6. Dead Prez, 'Turn Off The Radio'
Perpetually apoplectic political rappers Dead Prez feel so strongly about the sad state of the airwaves that they've titled three mix tapes after their incendiary 2002 track "Turn Off The Radio." Opening with a war whoop and lively percussion, the duo rips into commercial radio as "propaganda, mind controlling, putting it on is like putting on a blindfold." The chorus admonishes free-thinking revolutionaries to reject the materialistic pap propagated by greedy stations and "Turn off the radio / Turn off that bullshit." Gosh, guys, how do you really feel?
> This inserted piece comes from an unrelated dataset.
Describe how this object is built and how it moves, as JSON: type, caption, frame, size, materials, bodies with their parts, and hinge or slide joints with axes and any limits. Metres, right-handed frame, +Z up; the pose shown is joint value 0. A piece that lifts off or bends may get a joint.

7. Public Enemy, 'How To Kill A Radio Consultant'
Back when hip-hop was still considered too dangerous for drive time, almost every rapper had a beef with the radio and the way it ignored rappers in favor of pop-oriented R&B and "new jack swing." (See also: Ice Cube's "Turn Off The Radio," released the year before.) "Damn, gimme rap / No band, I want some X-Clan," Chuck D. demands, blaming the lack of real hip-hop on the airwaves on whatever "sucker in a suit" is programming for a neighborhood he doesn't even live in, then calling for that dude's head. Of course, eventually said sucker must have developed a survival instinct (or more likely, a business sense), because these days you'd be hard-pressed not to "hear a rhyme" on the radio. (It could always use more Eric B., however.)
8. Steely Dan, 'FM'
Steely Dan's title track to FM — a justly forgotten, Robert Altman-inspired 1978 comedy that tries to pass off Foreigner, Foghat, and REO Speedwagon as paragons of rock rebellion — at first sounds like an extension of that movie's middle-of-the-road sounds. But, as usual with The Dan, there's bite beneath the smooth licks and fussed-over production. FM always plays "somebody else's favorite song" and mostly serves as the soundtrack to disposable seductions. "The girls don't seem to care what's on, as long as it plays 'til dawn," sings Donald Fagen. Rock doesn't rock so much as just hang in the air, like cheap weed or stale cologne.